◆ **Request**:
From the entries below, list each line with "named".

Object modeling scripts
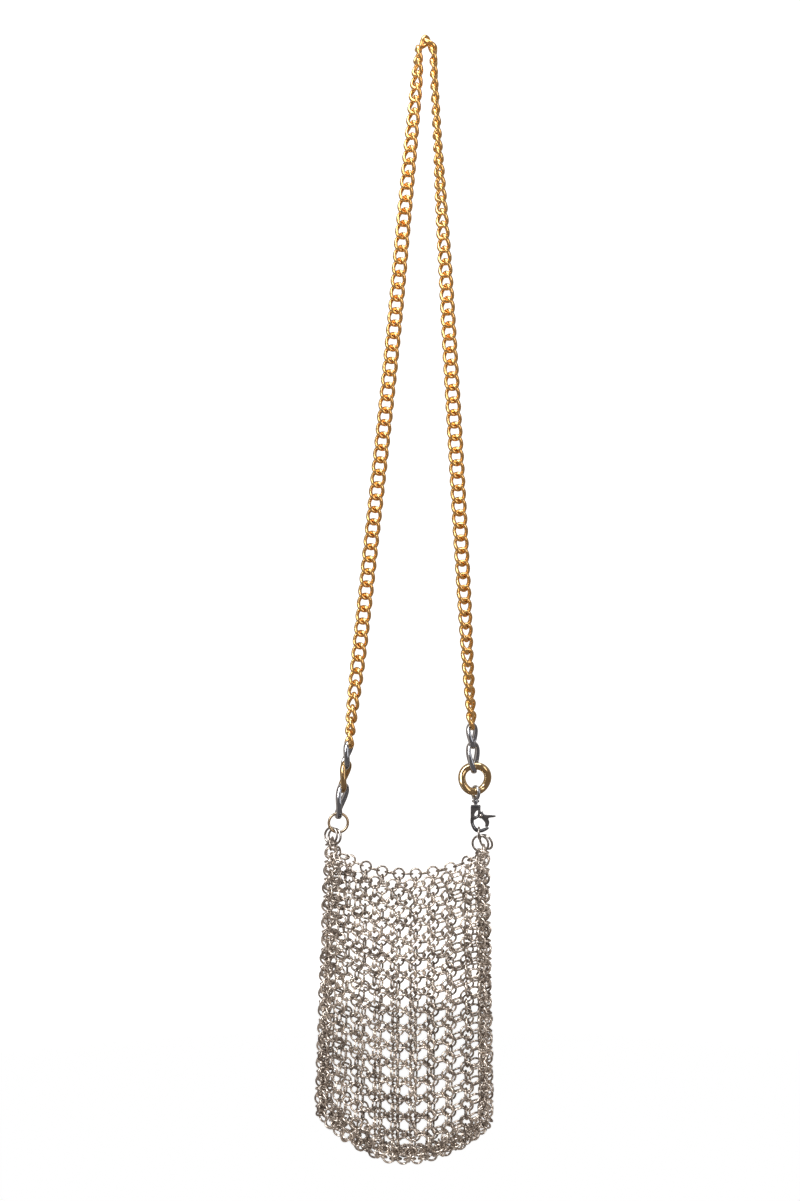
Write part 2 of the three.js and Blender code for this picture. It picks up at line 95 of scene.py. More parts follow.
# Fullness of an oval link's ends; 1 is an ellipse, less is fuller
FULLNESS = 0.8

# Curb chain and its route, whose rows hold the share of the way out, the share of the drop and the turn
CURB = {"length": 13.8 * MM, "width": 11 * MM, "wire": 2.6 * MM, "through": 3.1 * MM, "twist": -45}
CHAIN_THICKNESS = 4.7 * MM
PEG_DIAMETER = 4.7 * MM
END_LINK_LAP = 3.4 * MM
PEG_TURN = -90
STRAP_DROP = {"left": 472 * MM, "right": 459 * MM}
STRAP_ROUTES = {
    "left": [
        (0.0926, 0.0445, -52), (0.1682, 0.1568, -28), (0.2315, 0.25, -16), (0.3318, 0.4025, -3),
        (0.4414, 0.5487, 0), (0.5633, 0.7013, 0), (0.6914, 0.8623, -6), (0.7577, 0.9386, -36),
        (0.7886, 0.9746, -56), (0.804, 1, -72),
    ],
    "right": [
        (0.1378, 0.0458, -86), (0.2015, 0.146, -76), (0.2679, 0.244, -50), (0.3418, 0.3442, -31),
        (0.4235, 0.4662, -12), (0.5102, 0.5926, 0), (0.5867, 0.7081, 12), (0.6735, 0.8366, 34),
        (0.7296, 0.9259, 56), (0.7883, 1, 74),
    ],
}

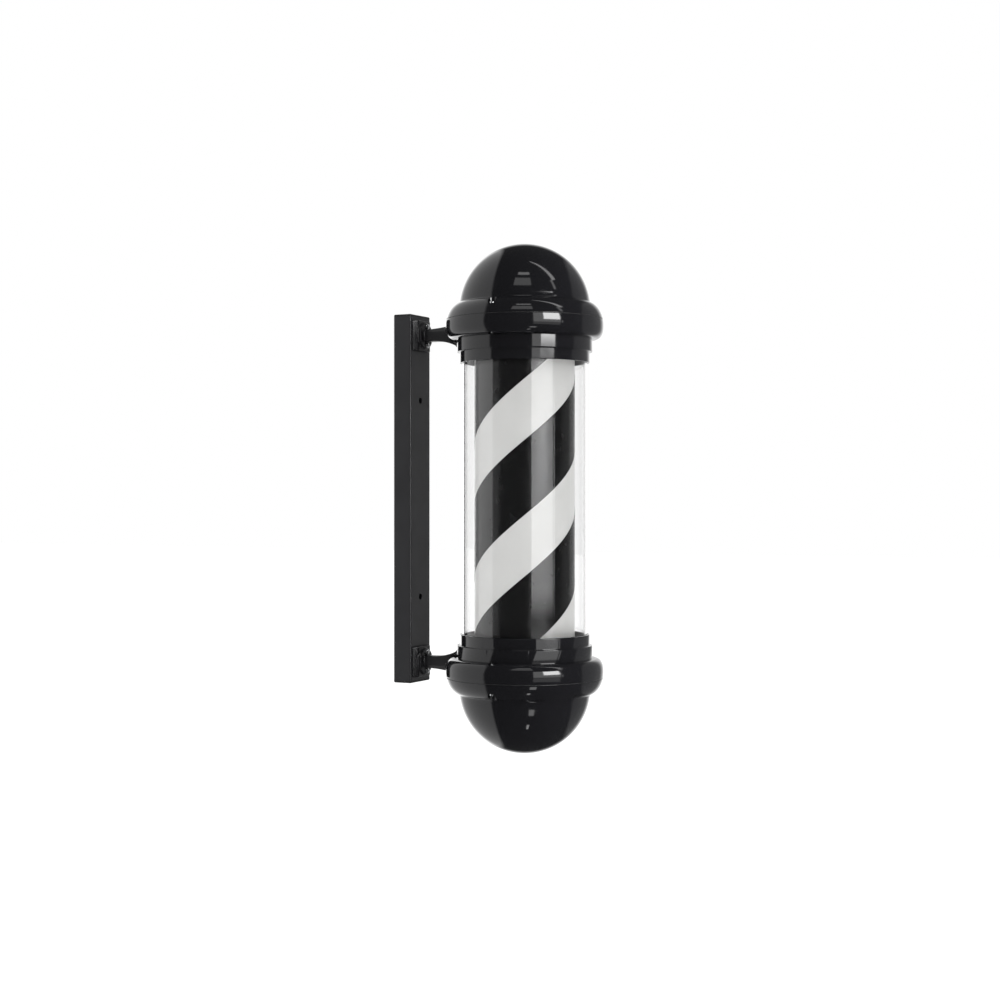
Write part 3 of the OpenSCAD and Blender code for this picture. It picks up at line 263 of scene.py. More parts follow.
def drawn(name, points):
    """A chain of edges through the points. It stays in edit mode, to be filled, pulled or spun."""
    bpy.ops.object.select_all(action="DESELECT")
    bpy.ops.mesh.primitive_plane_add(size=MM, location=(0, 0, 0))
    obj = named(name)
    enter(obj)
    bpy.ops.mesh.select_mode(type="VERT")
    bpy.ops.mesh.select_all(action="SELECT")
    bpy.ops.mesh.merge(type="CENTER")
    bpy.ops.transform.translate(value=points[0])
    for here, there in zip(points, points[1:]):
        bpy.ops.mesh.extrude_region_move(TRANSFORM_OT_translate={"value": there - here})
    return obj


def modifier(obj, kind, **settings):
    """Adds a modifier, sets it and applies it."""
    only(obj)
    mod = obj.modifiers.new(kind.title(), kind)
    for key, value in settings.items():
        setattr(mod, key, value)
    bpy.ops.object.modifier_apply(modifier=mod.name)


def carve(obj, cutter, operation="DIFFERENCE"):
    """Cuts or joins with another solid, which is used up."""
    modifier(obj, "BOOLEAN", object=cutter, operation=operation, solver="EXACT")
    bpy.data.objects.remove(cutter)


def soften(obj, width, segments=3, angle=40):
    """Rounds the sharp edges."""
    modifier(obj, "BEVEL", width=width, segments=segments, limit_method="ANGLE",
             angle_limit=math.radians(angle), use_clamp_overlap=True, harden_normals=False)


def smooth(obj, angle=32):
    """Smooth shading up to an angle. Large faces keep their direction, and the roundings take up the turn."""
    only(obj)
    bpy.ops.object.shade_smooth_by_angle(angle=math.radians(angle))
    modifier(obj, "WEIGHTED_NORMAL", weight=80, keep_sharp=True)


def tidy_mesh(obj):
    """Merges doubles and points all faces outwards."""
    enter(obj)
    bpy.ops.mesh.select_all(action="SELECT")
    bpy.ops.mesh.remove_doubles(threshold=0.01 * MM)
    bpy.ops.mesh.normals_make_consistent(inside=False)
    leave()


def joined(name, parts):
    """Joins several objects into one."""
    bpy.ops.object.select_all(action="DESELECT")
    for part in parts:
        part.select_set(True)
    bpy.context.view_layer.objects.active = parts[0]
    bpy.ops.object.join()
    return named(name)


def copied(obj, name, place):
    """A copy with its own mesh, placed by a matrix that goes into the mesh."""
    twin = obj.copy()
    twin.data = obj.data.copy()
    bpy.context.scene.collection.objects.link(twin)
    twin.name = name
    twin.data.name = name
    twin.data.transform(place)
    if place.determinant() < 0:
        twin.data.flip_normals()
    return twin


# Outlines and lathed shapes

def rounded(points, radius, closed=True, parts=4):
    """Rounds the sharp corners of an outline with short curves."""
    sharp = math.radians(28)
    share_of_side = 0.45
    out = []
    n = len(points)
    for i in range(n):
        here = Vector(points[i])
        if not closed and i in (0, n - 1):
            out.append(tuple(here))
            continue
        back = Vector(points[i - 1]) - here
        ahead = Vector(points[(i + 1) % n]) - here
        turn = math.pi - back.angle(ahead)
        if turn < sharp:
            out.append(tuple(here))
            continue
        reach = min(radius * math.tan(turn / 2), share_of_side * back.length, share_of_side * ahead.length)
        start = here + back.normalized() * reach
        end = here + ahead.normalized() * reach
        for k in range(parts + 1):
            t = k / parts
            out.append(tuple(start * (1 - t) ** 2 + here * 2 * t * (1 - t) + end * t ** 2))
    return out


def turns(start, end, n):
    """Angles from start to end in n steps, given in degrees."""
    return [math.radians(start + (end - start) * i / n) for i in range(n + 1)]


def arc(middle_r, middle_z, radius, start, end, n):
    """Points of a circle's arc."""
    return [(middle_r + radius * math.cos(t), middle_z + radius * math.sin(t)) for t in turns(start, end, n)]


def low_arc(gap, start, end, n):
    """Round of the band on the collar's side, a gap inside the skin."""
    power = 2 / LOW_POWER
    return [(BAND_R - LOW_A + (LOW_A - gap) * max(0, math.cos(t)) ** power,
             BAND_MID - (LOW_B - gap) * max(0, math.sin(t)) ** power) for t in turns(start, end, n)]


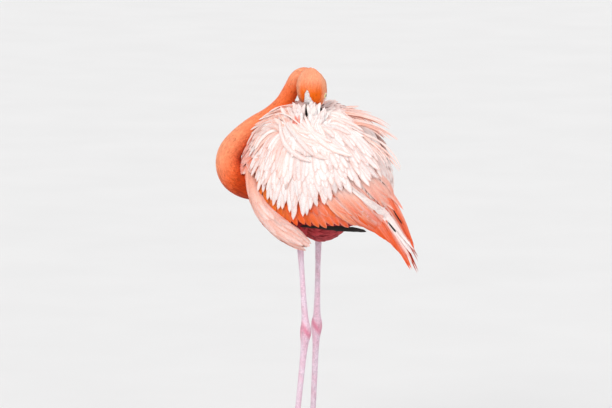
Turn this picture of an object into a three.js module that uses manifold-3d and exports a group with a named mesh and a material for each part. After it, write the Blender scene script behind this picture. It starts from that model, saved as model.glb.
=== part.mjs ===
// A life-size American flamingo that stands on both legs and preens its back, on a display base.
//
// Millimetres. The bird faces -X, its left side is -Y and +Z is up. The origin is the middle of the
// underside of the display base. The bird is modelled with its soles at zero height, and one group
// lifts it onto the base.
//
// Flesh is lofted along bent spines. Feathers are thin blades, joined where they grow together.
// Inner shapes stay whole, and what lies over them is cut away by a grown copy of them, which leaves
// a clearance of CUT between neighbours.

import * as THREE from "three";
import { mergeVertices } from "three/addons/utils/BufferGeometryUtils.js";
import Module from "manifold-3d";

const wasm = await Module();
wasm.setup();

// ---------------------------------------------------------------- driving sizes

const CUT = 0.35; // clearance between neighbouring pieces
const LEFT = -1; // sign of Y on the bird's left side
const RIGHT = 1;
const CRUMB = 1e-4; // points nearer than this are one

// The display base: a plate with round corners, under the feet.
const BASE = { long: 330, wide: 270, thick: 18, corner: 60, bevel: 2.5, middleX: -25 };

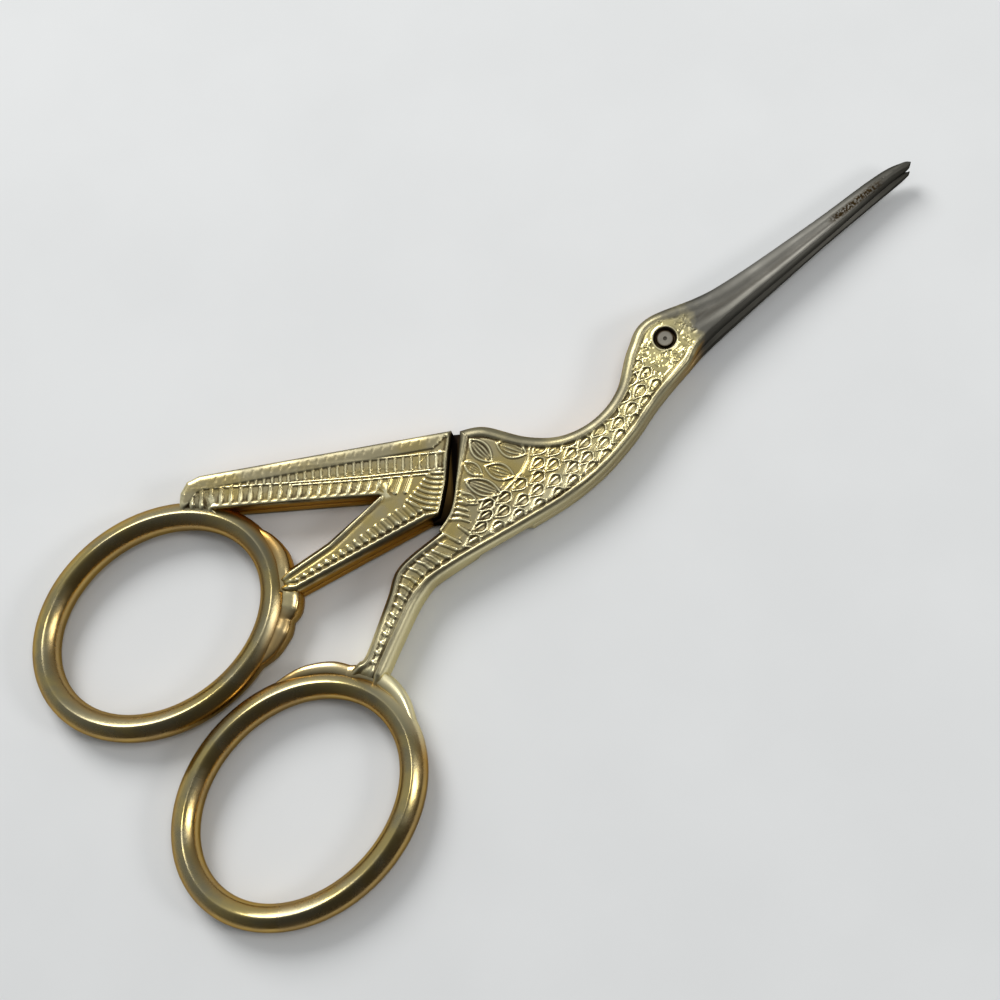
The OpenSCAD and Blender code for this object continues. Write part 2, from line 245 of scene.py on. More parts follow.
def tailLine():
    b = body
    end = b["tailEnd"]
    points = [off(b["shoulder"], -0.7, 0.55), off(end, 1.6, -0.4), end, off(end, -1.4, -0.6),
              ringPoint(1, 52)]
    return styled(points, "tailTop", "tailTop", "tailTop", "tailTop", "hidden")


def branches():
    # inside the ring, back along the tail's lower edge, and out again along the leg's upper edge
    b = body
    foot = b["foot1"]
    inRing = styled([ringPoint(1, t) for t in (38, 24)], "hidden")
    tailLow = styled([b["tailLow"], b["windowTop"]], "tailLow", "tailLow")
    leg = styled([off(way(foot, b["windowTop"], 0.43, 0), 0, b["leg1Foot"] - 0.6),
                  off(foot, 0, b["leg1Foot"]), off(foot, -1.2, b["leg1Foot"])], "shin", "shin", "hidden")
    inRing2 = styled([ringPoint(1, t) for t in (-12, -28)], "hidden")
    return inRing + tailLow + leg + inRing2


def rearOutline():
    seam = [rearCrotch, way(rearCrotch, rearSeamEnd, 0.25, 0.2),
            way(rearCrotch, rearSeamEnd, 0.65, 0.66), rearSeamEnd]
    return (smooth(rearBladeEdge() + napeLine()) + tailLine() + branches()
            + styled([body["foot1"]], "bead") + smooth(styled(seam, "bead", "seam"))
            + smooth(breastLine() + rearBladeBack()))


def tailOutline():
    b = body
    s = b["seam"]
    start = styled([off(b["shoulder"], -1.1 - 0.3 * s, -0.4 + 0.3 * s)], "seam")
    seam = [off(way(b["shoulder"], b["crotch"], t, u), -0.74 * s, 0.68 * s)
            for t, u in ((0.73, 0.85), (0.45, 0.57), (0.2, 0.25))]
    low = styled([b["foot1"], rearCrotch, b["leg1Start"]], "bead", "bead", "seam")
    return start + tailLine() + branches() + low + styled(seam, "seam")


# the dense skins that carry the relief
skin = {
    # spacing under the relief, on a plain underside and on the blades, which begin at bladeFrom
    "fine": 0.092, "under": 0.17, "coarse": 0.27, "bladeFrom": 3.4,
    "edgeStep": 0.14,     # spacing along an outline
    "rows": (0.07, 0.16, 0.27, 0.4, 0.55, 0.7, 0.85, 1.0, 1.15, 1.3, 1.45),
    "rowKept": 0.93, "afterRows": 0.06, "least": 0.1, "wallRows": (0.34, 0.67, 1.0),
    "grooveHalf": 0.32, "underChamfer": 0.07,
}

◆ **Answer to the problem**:
    obj = named(name)
    return named(name)
Turn this picture of an object into a three.js module that uses manifold-3d and exports a group with a named mesh and a material for each part. After it, write the Blender scene script behind this picture. It starts from that model, saved as model.glb.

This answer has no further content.